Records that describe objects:

********

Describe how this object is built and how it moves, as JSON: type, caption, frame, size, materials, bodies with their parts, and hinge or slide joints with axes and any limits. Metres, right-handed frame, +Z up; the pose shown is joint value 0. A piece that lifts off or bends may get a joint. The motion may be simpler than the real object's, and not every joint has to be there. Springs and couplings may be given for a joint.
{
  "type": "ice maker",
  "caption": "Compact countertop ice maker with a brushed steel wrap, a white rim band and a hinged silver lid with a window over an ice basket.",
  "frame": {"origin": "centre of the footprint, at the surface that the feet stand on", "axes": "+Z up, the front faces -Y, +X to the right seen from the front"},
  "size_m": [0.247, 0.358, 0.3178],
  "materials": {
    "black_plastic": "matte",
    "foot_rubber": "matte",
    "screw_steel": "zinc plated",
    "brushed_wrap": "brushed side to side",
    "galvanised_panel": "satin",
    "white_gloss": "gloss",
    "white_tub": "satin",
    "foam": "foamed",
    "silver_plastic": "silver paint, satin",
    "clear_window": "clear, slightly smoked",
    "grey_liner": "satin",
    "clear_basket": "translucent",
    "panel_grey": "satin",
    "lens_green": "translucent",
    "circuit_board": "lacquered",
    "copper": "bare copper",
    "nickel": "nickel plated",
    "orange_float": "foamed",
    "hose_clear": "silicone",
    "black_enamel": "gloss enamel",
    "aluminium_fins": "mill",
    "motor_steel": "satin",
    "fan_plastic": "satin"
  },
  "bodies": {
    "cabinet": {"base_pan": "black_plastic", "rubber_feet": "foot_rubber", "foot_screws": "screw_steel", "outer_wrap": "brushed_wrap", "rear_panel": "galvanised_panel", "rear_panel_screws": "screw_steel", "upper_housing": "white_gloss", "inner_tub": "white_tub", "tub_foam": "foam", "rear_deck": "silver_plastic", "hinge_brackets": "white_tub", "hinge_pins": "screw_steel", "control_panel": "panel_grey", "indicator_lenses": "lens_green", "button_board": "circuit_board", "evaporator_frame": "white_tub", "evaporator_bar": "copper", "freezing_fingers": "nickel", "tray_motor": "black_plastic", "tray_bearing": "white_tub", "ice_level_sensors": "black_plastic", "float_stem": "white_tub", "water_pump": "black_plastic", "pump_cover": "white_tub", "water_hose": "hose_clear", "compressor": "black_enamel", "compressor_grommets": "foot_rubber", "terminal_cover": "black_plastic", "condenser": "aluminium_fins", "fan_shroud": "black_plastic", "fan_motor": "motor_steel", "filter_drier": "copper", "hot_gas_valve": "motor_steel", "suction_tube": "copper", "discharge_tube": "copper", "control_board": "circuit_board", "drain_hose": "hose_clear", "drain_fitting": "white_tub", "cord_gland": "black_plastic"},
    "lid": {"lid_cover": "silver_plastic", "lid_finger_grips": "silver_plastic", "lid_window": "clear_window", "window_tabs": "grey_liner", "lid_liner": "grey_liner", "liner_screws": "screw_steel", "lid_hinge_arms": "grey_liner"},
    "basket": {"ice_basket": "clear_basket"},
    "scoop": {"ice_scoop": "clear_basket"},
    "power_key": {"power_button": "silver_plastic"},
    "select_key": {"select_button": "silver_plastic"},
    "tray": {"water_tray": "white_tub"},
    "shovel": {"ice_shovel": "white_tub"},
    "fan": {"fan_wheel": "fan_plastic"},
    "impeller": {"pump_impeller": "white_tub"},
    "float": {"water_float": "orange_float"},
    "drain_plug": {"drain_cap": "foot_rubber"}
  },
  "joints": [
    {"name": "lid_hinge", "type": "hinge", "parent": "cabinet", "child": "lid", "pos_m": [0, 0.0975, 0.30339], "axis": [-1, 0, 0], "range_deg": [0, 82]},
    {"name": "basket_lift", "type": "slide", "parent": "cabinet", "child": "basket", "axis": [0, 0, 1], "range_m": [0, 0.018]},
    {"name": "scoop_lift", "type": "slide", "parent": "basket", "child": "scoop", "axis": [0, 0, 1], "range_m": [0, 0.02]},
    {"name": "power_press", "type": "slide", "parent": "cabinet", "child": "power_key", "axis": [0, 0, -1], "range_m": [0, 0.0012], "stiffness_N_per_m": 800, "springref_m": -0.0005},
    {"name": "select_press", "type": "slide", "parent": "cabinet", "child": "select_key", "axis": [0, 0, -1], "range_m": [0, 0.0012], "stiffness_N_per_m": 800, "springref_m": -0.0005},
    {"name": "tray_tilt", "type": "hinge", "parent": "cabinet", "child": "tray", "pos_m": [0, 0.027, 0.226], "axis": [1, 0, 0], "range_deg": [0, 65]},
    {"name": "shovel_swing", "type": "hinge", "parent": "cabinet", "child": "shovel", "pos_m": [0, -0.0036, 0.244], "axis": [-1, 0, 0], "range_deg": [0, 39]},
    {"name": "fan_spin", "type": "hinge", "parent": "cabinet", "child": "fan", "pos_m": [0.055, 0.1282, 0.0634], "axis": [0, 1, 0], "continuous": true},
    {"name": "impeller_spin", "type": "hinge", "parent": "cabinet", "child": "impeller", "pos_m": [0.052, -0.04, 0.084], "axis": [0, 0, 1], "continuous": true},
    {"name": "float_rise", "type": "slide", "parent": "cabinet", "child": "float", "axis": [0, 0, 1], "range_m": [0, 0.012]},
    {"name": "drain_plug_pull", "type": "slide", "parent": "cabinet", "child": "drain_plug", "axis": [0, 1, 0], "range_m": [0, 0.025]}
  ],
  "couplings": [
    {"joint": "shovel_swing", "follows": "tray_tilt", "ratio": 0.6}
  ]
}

********

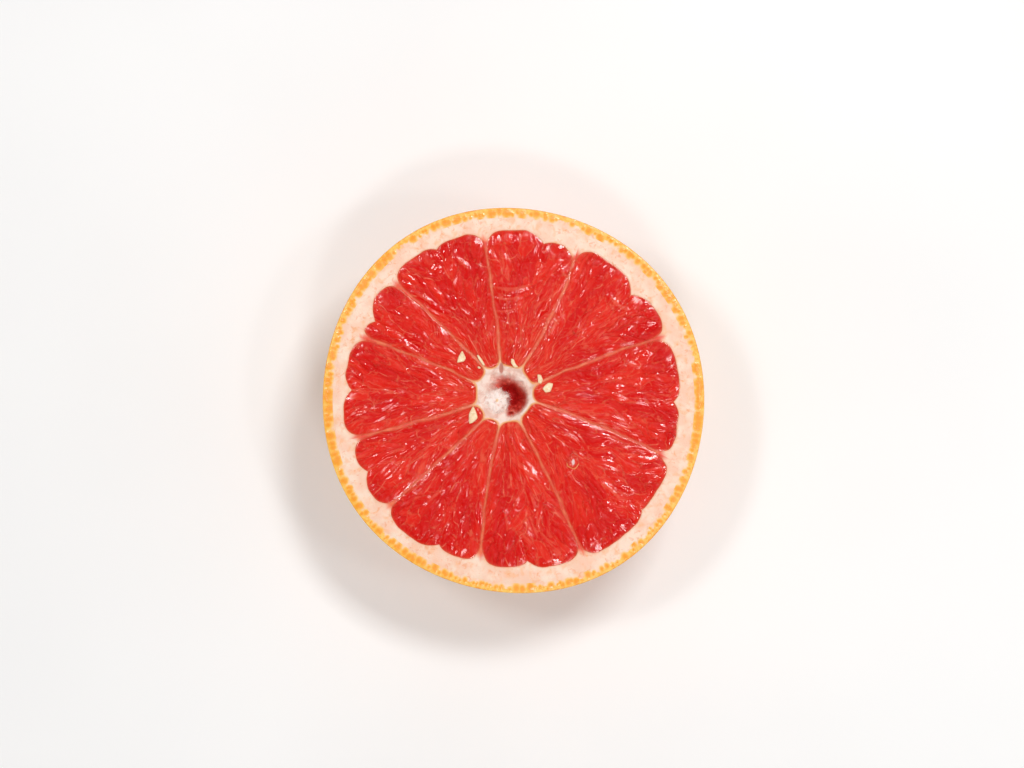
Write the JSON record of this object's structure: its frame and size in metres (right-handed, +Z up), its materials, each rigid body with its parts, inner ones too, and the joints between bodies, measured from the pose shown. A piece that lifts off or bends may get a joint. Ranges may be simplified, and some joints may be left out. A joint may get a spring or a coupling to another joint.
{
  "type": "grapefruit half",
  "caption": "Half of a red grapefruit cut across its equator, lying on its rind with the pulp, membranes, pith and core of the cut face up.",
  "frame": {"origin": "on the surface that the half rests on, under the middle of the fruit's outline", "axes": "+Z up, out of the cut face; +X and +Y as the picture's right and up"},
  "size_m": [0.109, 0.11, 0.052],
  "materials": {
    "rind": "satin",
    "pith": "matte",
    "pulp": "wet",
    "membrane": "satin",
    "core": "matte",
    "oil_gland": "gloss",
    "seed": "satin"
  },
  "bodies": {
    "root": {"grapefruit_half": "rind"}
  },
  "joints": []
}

********

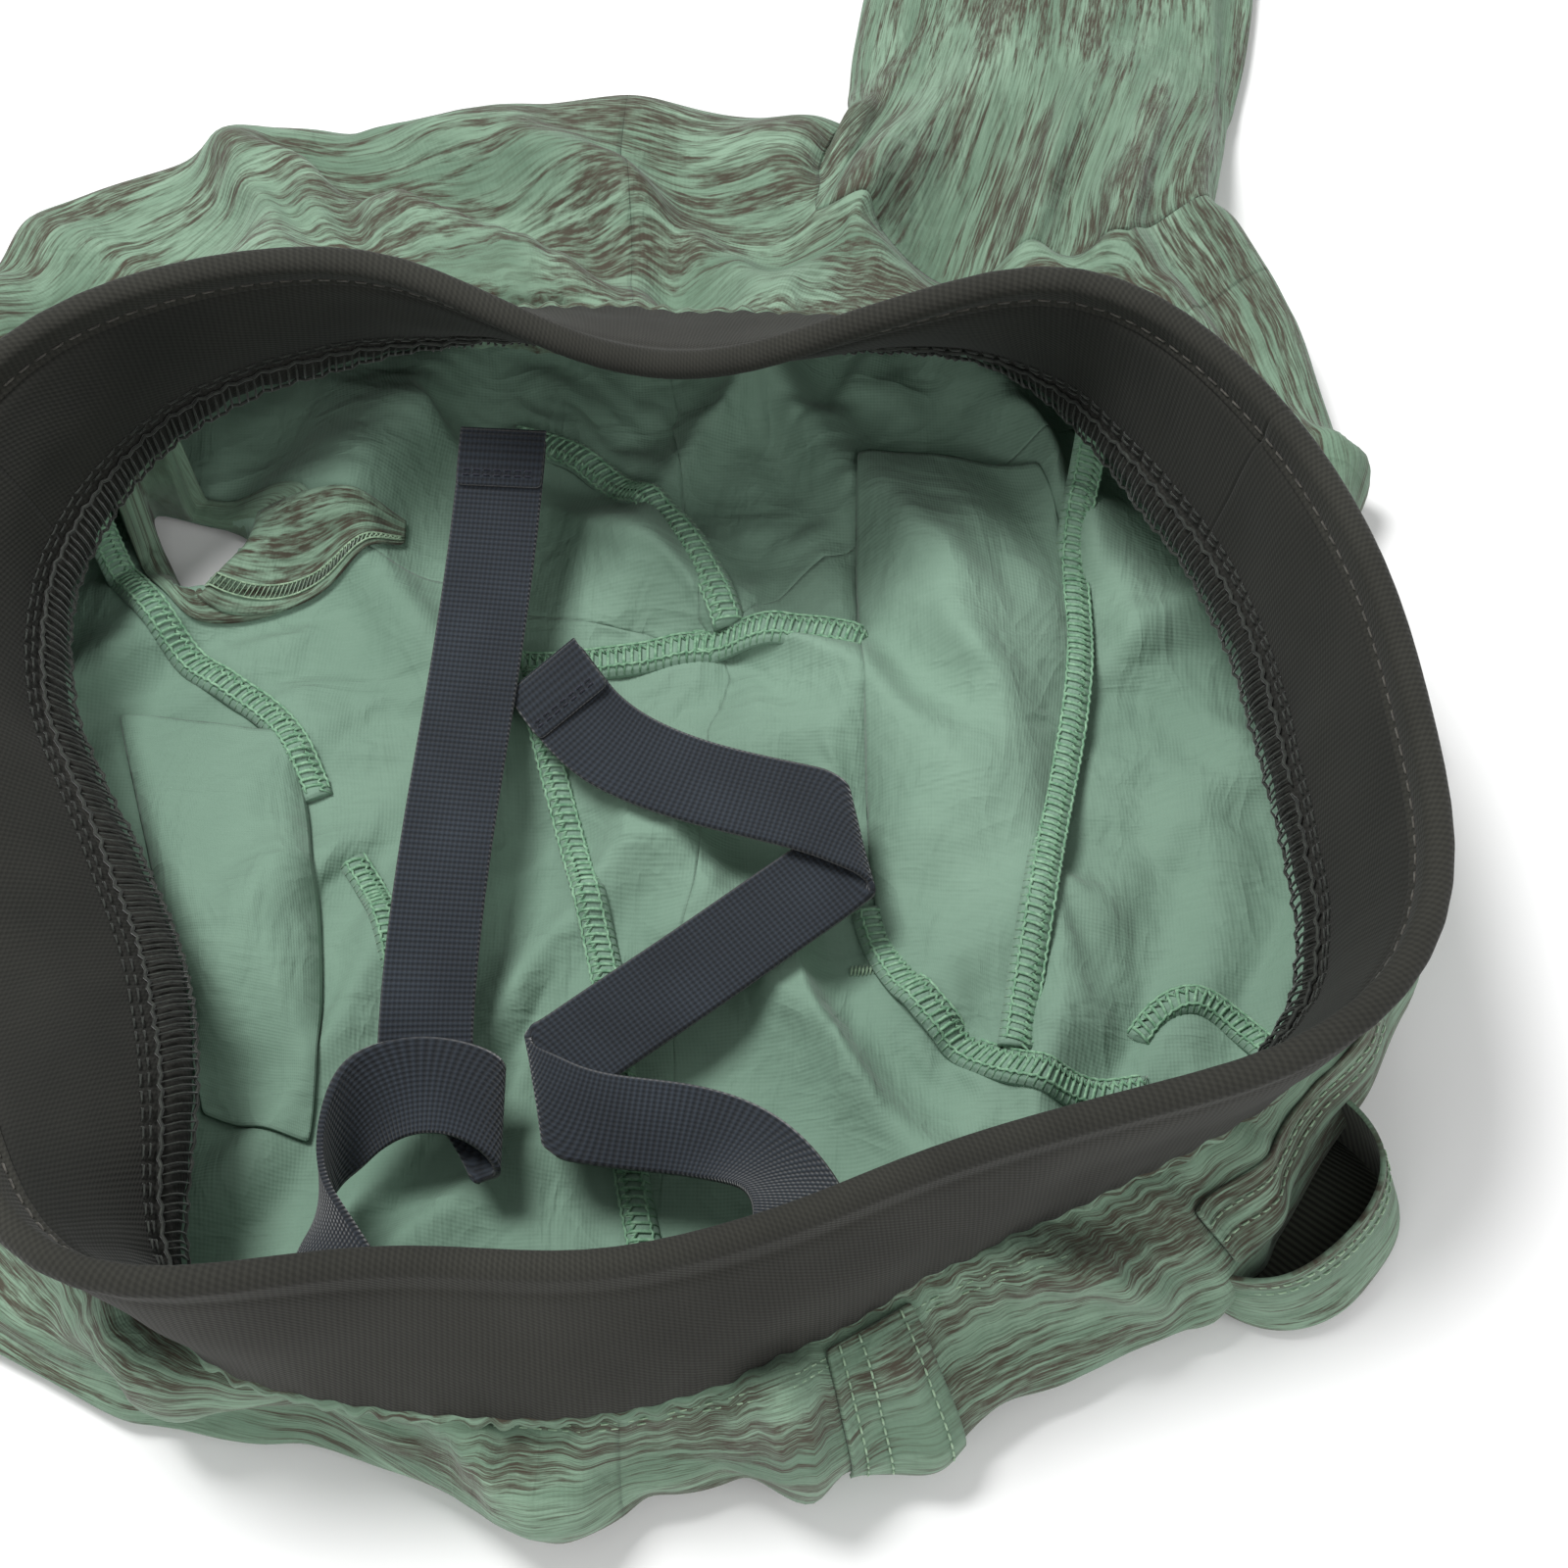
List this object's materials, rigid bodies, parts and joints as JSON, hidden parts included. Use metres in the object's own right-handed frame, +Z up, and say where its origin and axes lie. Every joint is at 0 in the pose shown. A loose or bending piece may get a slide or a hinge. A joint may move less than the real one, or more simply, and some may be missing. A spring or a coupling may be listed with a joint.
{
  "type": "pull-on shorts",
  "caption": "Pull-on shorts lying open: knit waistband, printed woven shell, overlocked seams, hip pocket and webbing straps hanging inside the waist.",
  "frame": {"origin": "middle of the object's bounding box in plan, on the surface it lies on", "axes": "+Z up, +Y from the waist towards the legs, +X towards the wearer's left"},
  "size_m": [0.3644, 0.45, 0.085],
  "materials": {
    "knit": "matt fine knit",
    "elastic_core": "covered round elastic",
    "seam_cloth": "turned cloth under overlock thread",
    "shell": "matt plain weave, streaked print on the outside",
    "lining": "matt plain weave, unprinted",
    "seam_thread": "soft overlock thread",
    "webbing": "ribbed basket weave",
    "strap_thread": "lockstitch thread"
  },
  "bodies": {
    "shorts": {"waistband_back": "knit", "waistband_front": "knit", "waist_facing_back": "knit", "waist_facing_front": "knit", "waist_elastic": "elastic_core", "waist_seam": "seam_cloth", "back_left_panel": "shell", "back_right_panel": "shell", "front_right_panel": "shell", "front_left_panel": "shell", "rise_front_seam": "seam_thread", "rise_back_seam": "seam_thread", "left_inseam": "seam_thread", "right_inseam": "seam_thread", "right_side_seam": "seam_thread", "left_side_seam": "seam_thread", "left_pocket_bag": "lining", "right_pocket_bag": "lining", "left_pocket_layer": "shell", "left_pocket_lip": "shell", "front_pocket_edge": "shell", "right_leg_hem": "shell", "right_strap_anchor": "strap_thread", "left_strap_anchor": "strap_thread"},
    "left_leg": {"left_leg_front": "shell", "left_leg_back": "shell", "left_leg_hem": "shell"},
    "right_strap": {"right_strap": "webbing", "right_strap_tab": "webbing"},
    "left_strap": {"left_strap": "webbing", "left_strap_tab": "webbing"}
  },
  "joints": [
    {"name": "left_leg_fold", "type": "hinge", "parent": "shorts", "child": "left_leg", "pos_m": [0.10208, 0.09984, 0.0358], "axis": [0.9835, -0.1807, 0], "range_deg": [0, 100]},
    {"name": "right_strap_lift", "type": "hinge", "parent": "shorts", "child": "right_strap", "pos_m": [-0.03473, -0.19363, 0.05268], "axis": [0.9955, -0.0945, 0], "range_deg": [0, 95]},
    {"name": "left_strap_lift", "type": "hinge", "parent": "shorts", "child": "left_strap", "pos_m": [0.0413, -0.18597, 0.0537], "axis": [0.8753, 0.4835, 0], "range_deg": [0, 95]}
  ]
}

********

■ Request:
Find every line that holds "rigid" and copy it.

■ Worked solution:
Write the JSON record of this object's structure: its frame and size in metres (right-handed, +Z up), its materials, each rigid body with its parts, inner ones too, and the joints between bodies, measured from the pose shown. A piece that lifts off or bends may get a joint. Ranges may be simplified, and some joints may be left out. A joint may get a spring or a coupling to another joint.
List this object's materials, rigid bodies, parts and joints as JSON, hidden parts included. Use metres in the object's own right-handed frame, +Z up, and say where its origin and axes lie. Every joint is at 0 in the pose shown. A loose or bending piece may get a slide or a hinge. A joint may move less than the real one, or more simply, and some may be missing. A spring or a coupling may be listed with a joint.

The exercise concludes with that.